Henze was around during WWII in Germany and it was a mess, especially one he was not going too happily support. This work, based on the centuries-old Heinrich von Kleist play, was the ultimate response to all that he suffered though and had happened. The good news it that it is honest and not shy about any of its subject matter, but unfortunately, we have seen more than a few operas dealing with Nazi Fascism (et al) that does and shows what we see here. Guess you can never repeat important points enough, especially lately, but the makers were beaten to this in some respects. Yet, what else could they do?

This runs a decent 114 minutes and is worth a look for those interested.

The 1080p 1.33 X 1 digital High Definition image transfer can show the age of the materials a bit in the film stock (probably Kodak) looking a little older at times, but this 16mm film-shot film looks fine otherwise with the most stable image, least motion blur (hardly any) and also offers the original theatrical monophonic sound in a surprisingly good PCM 2.0 Mono mix.
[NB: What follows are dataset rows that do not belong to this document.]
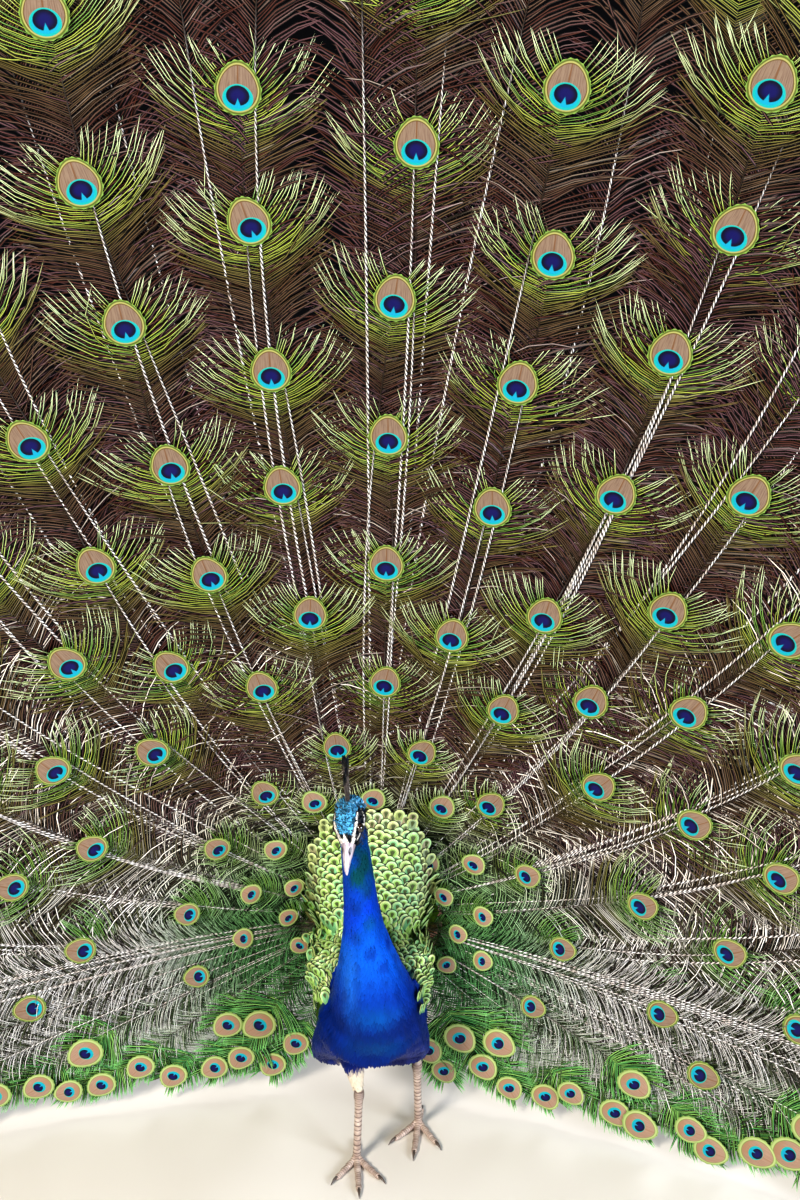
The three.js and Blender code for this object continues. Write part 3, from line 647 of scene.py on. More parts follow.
# The feathers of the lower edge stand between these distances from the midline, on each side.
EDGE_FROM, EDGE_TO, EDGE_COUNT = 0.098, 1.085, 20


def edge_piece(side, first, last, name, sizes, materials):
    """The feathers whose tips make the level lower edge, from one of them to another."""
    rng = np.random.default_rng(sizes.seed * 100 + 70 + first + (side > 0) * 7)
    store = Store()
    plan = []
    for i in range(first, last):
        line = (i + 0.5 + rng.uniform(-0.22, 0.22)) / EDGE_COUNT
        aside = EDGE_FROM + (EDGE_TO - EDGE_FROM) * line
        plan.append((side * aside, 0.058 + 0.022 * (i % 3 == 1) + rng.normal(0, 0.005), 0.0))
        # a few stand higher, and more of them where the edge is far from the body
        if i % 5 == 0 or i == 1:
            plan.append((side * (aside + 0.02), 0.135 + rng.normal(0, 0.006), -0.006))
        if i >= 12:
            plan.append((side * (aside - 0.02), 0.185 + 0.05 * (i % 2), -0.008))
        # one more beside the body, where the floor would show through
        if i == 0:
            plan.append((side * 0.100, 0.092, -0.003))
    for i, (aside, height, ahead) in enumerate(plan):
        up = float(edge_height(aside, height))
        tip, angle = hypot(aside, up), atan2(aside, up)
        path = radial_path(lambda reach: angle, tip, rng, sway=1.2)
        depth = np.full(STEM_POINTS, ahead - 0.004 + rng.normal(0, 0.002) - 0.004 * (i % 2))
        strip = (i / len(plan), (i + 1) / len(plan))
        edge_feather(Feather(store, rng, path, depth, strip), tip, sizes)
    piece = store.piece(name + "_feathers", materials)
    finish_piece(piece, [name])


def edge_feather(feather, reach, sizes):
    """A short-barbed feather with an open eye and a dense green fringe round its tip."""
    length = feather.length
    wide = (0.045 + 0.008 * float(step(0.2, 1.0, reach))) * sizes.eye_scale
    wide *= feather.rng.uniform(0.78, 1.12)
    last = length - 0.9 * wide
    starts = np.arange(0.02, last, sizes.barb_spacing * 0.85)
    long = 0.048 * (0.6 + 0.4 * step(0.0, 0.25, starts))
    flare = 0.35 * step(0.20, 0.05, length - starts)
    feather.barbs(0, starts, long, 40.0, 32.0, 0.0018, flare, LOOSE_STATIONS)
    starts = np.arange(last, length + 0.45 * wide, sizes.flare_spacing * 0.52)
    share = (starts - last) / (starts[-1] - last)
    long = (1.2 - 0.35 * share) * wide + 0.005
    lean, bend = 82 - 70 * share, -24 + 24 * share
    feather.barbs(0, starts, long, lean, bend, 0.0030, 1.0, FLARE_STATIONS)
    feather.shaft(1, length - 0.3 * wide, 0.0026)
    feather.eye(2, wide, wide * 1.02, turn=feather.rng.normal(0, 0.2), small=1.0)


# ---------- skin ----------
FLESH = [
    "trunk", "neck_lower", "neck_upper", "head", "thigh_right", "thigh_left",
    "wing_right", "wing_left", "train_base", "back_shield", "undertail",
]
VOXEL = 0.0026  # grain of the skin's first mesh
EYE_AT = (0.009, 0.0015, 0.0156)  # ahead, above and aside of the head's centre
LINE_EDGE = 0.0006  # how softly the lines of bare skin end
EYE_BALL = 0.0062
# Each leg's places from the bird's own middle, and where its toes point, in degrees.
LEGS = {
    "right": {"foot": (-0.020, -0.094), "hock": (-0.015, -0.112, 0.134),
              "knee": (-0.036, -0.066, 0.232), "heading": 4},
    "left": {"foot": (0.069, -0.018), "hock": (0.066, -0.071, 0.151),
             "knee": (0.046, -0.034, 0.238), "heading": -6},
}
# The blue neck and breast: how far they reach to each side of their middle, by height.
CONE = np.array([
    (0.150, 0.000, 0.090), (0.222, 0.003, 0.082), (0.250, 0.005, 0.075), (0.282, 0.006, 0.065),
    (0.314, 0.005, 0.056), (0.348, 0.001, 0.046), (0.388, -0.003, 0.036), (0.432, -0.008, 0.028),
    (0.476, -0.011, 0.025), (0.524, -0.015, 0.024), (0.562, -0.018, 0.022), (0.640, -0.019, 0.040),
])


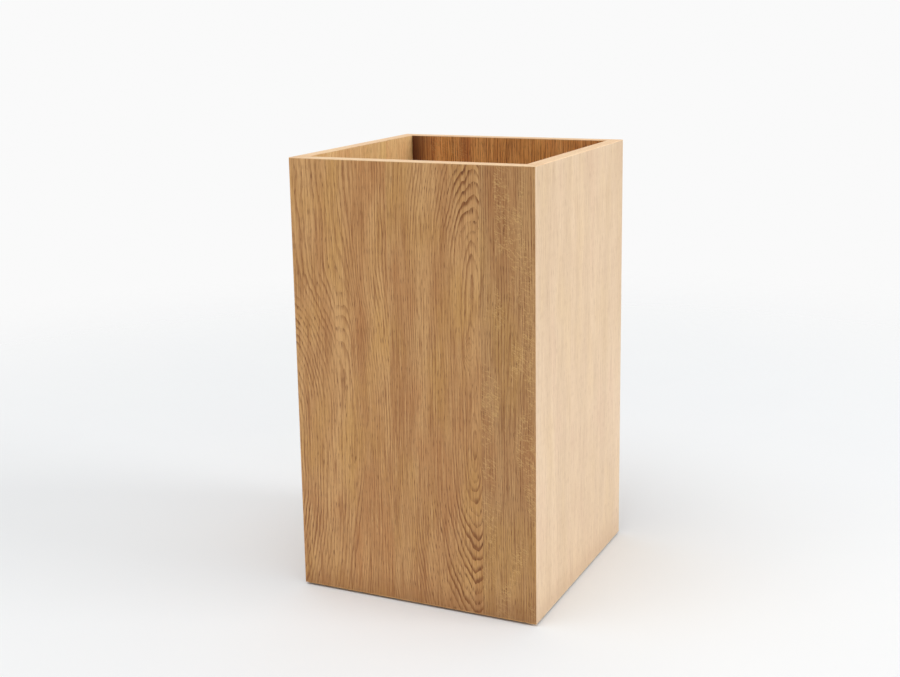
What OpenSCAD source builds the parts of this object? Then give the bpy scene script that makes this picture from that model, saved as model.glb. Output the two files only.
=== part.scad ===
// Open-topped square litter bin of oak-veneered board, with mitred corners and a lift-out liner.
// Millimetres. +Z is up, -Y is the front, and the origin is the middle of the footprint on the floor.

/* [Body] */
// Outer width of the box, left to right
body_w = 350; // [260:5:450]
// Outer depth of the box, front to back
body_d = 350; // [260:5:450]
// Height of the rim above the floor
overall_h = 605; // [420:5:800]
// Finished thickness of the veneered wall boards
board_t = 18; // [15:0.5:25]
// Thickness of the oak veneer on each face of a wall board
veneer_t = 0.6; // [0.5:0.1:1.5]
// Radius that eases the four upright outer corners
corner_ease = 0.4; // [0.2:0.1:1]

/* [Edge bands] */
// Thickness of the oak band glued to the rim and to the foot of each wall
band_t = 1; // [0.5:0.1:2]
// Radius that eases the two long edges of a rim band
band_ease = 0.4; // [0.2:0.1:0.5]

/* [Bottom panel] */
// Thickness of the bottom panel
floor_t = 12; // [9:1:18]
// Depth of the groove in each wall that holds the bottom panel
groove_depth = 7; // [5:0.5:9]
// Clearance between the edge of the bottom panel and the end of its groove
groove_end_gap = 0.5; // [0.2:0.1:1]
// Clearance between the top of the bottom panel and the groove
groove_top_gap = 0.2; // [0.1:0.05:0.4]

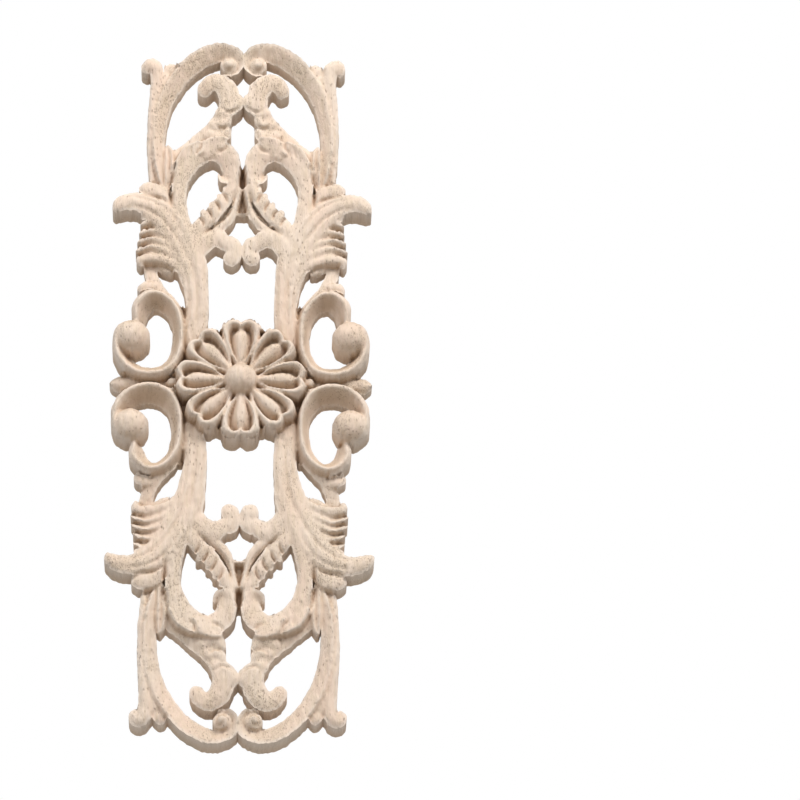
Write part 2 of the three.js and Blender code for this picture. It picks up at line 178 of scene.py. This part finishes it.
# Stem and the big side leaf with its lobes.
stroke("stem", [[14, 8, 2.6, 5], [18.4, 18, 3.4, 7], [17.4, 25, 4.4, 8], [17, 34, 4.4, 8.8],
  [18.1, 43, 5.1, 9.2], [19.8, 51.5, 6.2, 9.6], [23, 60, 6.2, 9.8], [27, 68, 5.4, 10]], STALK)
stroke("side leaf", [[24, 58, 3, 9.4], [27.5, 67, 5.4, 9.8], [33, 73.2, 5.2, 10.2],
  [39.5, 76.4, 4.1, 10.8], [44.6, 76.3, 3.5, 11.2], [47.4, 75.1, 2.8, 11.2], [49, 73.2, 1.4, 10.8]], SOFT)
stroke("leaf tip", [[28.6, 76, 3.4, 9], [32.4, 80.6, 4.1, 9.2], [35.8, 82.5, 3.6, 9.4],
  [38, 82.7, 2.3, 9.2]], SOFT)
stroke("leaf chin", [[29, 67, 3, 9], [34, 70.6, 2.8, 9.4], [37.4, 71.2, 2, 9.2]], SOFT)
stroke("lobe a", [[24.5, 61, 3, 9.2], [29.6, 66, 3, 9.2], [34.4, 67.6, 2.5, 8.8], [38.4, 66.8, 1.3, 8.6]],
  LOBE, LOBE_TIP)
stroke("lobe b", [[23.5, 56.5, 3, 9], [29, 61.6, 2.8, 9], [34.4, 63.8, 2.4, 8.6], [38.6, 63, 1.3, 8.4]],
  LOBE, LOBE_TIP)
stroke("lobe c", [[23, 52.5, 3, 8.8], [29, 57.6, 2.6, 8.8], [35, 60.2, 2.3, 8.6],
  [39.3, 59.2, 1.35, 8.4]], LOBE, LOBE_TIP)
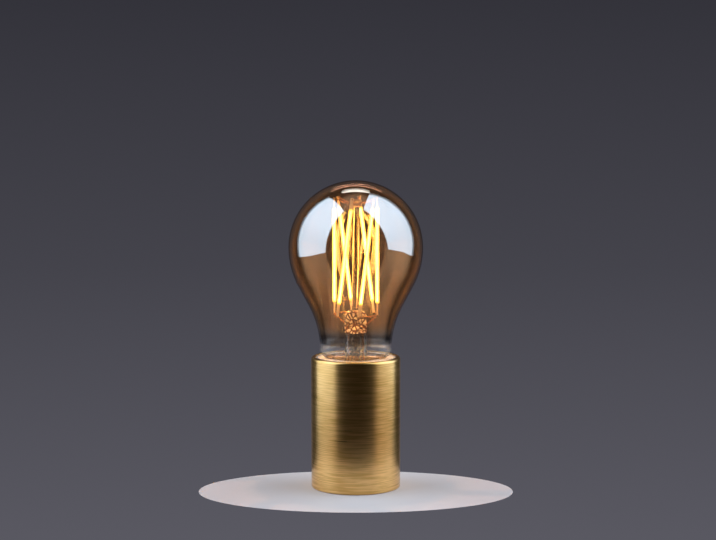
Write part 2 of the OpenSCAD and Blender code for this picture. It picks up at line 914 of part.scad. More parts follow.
module contact_plunger() {
    top_z = tip_z - plunger_gap;
    chamfer = 0.5;
    color(brass) {
        translate([0, 0, plunger_flange_low_z])
            cylinder(d = plunger_flange_d, h = plunger_flange_t);
        translate([0, 0, plunger_flange_low_z])
            cylinder(d = plunger_d, h = top_z - chamfer - plunger_flange_low_z);
        translate([0, 0, top_z - chamfer])
            cylinder(d1 = plunger_d, d2 = plunger_d - 2 * chamfer, h = chamfer);
    }
}

module contact_spring() {
    color(steel)
        translate([0, 0, spring_low_z])
            coil((plunger_flange_d - spring_wire_d) / 2 - 0.1, spring_wire_d, spring_l, spring_turns);
}

// Strip under the core, from the contact guide or the sleeve's riser to a terminal block
module strip_plate(from_x, to_x) {
    difference() {
        translate([from_x, -strip_w / 2, guide_low_z - strip_t])
            cube([to_x - from_x, strip_w, strip_t]);
        translate([sign(from_x + to_x) * block_offset, 0, core_low_z - over])
            cylinder(d = screw_d + 2 * screw_gap, h = core_floor);
    }
}

module live_strip() {
    color(brass)
        strip_plate(-2, block_offset + block_l / 2);
}

// The neutral strip also rises through the core's floor to the lower edge of the thread sleeve
module neutral_strip() {
    strip_z = guide_low_z - strip_t;
    color(brass) {
        strip_plate(-riser_x - strip_t, -block_offset + block_l / 2);
        translate([-riser_x - strip_t, -strip_w / 2, strip_z])
            cube([strip_t, strip_w, sleeve_low_z - strip_z]);
    }
}

module terminal_block(side) {
    block_z = guide_low_z;
    translate([side * block_offset, 0, block_z])
        difference() {
            translate([-block_l / 2, -block_w / 2, 0])
                cube([block_l, block_w, block_h]);
            translate([0, block_w, block_h - wire_hole_d])
                rotate([90, 0, 0])
                    cylinder(d = wire_hole_d, h = 2 * block_w);
            translate([0, 0, -over])
                cylinder(d = screw_d + 2 * screw_gap, h = block_h - block_cap + over);
        }
}

module live_terminal() {
    color(brass)
        terminal_block(1);
}

module neutral_terminal() {
    color(brass)
        terminal_block(-1);
}

// Clamp screws, driven from below through the strips into the blocks
module terminal_screws() {
    color(nickel)
        for (side = [-1, 1])
            translate([side * block_offset, 0, guide_low_z - strip_t])
                mirror([0, 0, 1])
                    slotted_screw(screw_d, screw_head_d, screw_head_h, strip_t + block_grip);
}

// From the socket's floor, through the core, into the lugs of the bracket
module core_screws() {
    head_z = socket_floor_z - screw_head_h - head_sink;
    length = head_z - core_low_z + bracket_t + screw_end;
    color(nickel)
        for (side = [-1, 1])
            translate([0, side * core_screw_r, head_z])
                slotted_screw(screw_d, screw_head_d, screw_head_h, length);
}

// Bent steel strap: a foot on the cup's floor, two legs and two lugs under the core
module mounting_bracket() {
    leg_h = core_low_z - cup_floor;
    color(steel)
        translate([0, 0, cup_floor])
            difference() {
                union() {
                    cylinder(d = bracket_foot_d, h = bracket_t);
                    translate([-bracket_w / 2, -leg_y - bracket_t, 0])
                        cube([bracket_w, 2 * (leg_y + bracket_t), bracket_t]);
                    for (side = [0, 1])
                        mirror([0, side, 0]) {
                            translate([-bracket_w / 2, leg_y, 0])
                                cube([bracket_w, bracket_t, leg_h]);
                            translate([-bracket_w / 2, core_screw_r - lug_reach, leg_h - bracket_t])
                                cube([bracket_w, 2 * lug_reach + bracket_t, bracket_t]);
                        }
                }
                translate([0, 0, -over])
                    cylinder(d = bracket_hole_d, h = bracket_t + 2 * over);
                for (side = [-1, 1]) {
                    translate([side * bracket_screw_r, 0, -over])
                        cylinder(d = screw_d + 2 * screw_gap, h = bracket_t + 2 * over);
                    translate([0, side * core_screw_r, leg_h - bracket_t - over])
                        cylinder(d = screw_d + 2 * screw_gap, h = bracket_t + 2 * over);
                }
                translate([earth_place[0], earth_place[1], -over])
                    cylinder(d = earth_screw_d + 2 * screw_gap, h = bracket_t + 2 * over);
            }
}

module bracket_screws() {
    length = bracket_t + cup_floor - blind_floor - screw_end_gap;
    color(nickel)
        for (side = [-1, 1])
            translate([side * bracket_screw_r, 0, cup_floor + bracket_t])
                slotted_screw(screw_d, screw_head_d, screw_head_h, length);
}

module earth_washer() {
    color(nickel)
        translate([0, 0, cup_floor + bracket_t])
            translate(earth_place)
                difference() {
                    cylinder(d = earth_head_d + 2 * washer_rim, h = washer_t);
                    translate([0, 0, -over])
                        cylinder(d = earth_screw_d + 2 * screw_gap, h = washer_t + 2 * over);
                }
}

module earth_screw() {
    color(brass)
        translate([0, 0, cup_floor + bracket_t + washer_t])
            translate(earth_place)
                slotted_screw(earth_screw_d, earth_head_d, screw_head_h, washer_t + bracket_t - 0.1);
}

glass_envelope();
stem_flare();
stem_press();
exhaust_tube();
centre_rod();
rod_button();
filament_1();
filament_2();
filament_3();
filament_4();
filament_5();
filament_6();
upper_tabs();
lower_tabs();
top_star();
live_ring();
neutral_ring();
live_lead();
neutral_lead();
cap_shell();
cap_cement();
cap_insulator();
cap_contact();
driver_board();
rectifier();
driver_chip();
smoothing_capacitor();
choke();
fusible_resistor();
tip_wire();
shell_wire();
shell_solder();
holder_cup();
porcelain_core();
thread_sleeve();
contact_guide();
contact_plunger();
contact_spring();
live_strip();
neutral_strip();
live_terminal();
neutral_terminal();
terminal_screws();
core_screws();
mounting_bracket();
bracket_screws();
earth_washer();
earth_screw();
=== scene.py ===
import bpy
import json
import math
from mathutils import Matrix, Vector

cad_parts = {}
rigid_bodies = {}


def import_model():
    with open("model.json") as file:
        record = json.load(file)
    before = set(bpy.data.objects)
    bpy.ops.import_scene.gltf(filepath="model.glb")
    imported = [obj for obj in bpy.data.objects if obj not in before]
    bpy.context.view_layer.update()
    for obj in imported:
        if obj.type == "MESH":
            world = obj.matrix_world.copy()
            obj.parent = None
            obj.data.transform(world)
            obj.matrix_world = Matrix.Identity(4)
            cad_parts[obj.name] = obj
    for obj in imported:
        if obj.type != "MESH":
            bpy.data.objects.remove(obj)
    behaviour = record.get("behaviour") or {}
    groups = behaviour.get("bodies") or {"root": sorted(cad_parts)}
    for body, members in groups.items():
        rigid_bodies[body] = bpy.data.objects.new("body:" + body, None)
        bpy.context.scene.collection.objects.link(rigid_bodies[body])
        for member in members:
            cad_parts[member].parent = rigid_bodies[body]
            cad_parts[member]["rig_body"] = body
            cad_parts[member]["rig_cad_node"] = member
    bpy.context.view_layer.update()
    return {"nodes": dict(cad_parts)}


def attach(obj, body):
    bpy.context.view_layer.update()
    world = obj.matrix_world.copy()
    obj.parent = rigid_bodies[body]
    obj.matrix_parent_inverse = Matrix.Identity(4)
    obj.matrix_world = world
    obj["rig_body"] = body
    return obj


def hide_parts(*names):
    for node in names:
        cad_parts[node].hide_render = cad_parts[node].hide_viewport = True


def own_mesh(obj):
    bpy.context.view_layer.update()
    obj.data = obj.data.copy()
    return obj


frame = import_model()
cad = frame["nodes"]


# Holder cup. A plain brass cup, turned from bar on a lathe, with a rounded rim and a threaded entry in
# its thick floor. Its outside is brushed round with a fine abrasive and left without lacquer.

CUP_R, CUP_H, CUP_WALL, CUP_FLOOR, ENTRY_R = 0.020, 0.059, 0.0018, 0.004, 0.0045
FOOT_ROUND, RIM_ROUND, BORE_ROUND, ENTRY_CHAMFER = 0.0005, 0.0012, 0.0002, 0.0004


def arc(centre, r, start, end, steps):
    """Points of an arc in the plane of the section, with its angles in degrees."""
    angles = [math.radians(start + (end - start) * i / steps) for i in range(steps + 1)]
    return [(centre[0] + r * math.cos(a), centre[1] + r * math.sin(a)) for a in angles]


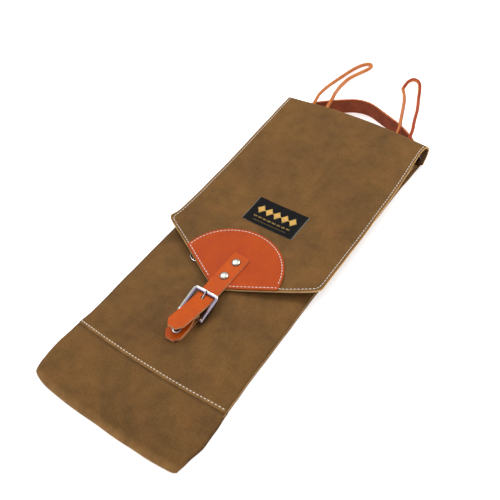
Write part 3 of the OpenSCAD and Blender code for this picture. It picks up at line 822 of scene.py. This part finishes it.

The rest of the releases are presented in 1080i 1.78 X 1 digital High Definition image transfers, though Missa and Prinz do not say this on their cases, they register as such. Fortunately, they are all color accurate and have some good shots in each. All five discs also offer two soundtracks: DTS-HD MA (Master Audio) 5.1 lossless (save 5.0 on Florez) and PCM 2.0 Stereo, save Missa and Homburg, only featuring PCM 2.0 Stereo. The multi-channel sounds better in all cases where applicable, but sometimes the margin is not as wide as usual.

Extras include nicely illustrated booklets in all six releases, some of which have trailers for other Naxos releases, while Missa adds its hour-long documentary (overlap notwithstanding) and Dancer adds separate on camera interviews with Terese Capucilli on Nureyev and Fonteyn and Skylar Brandt on this film.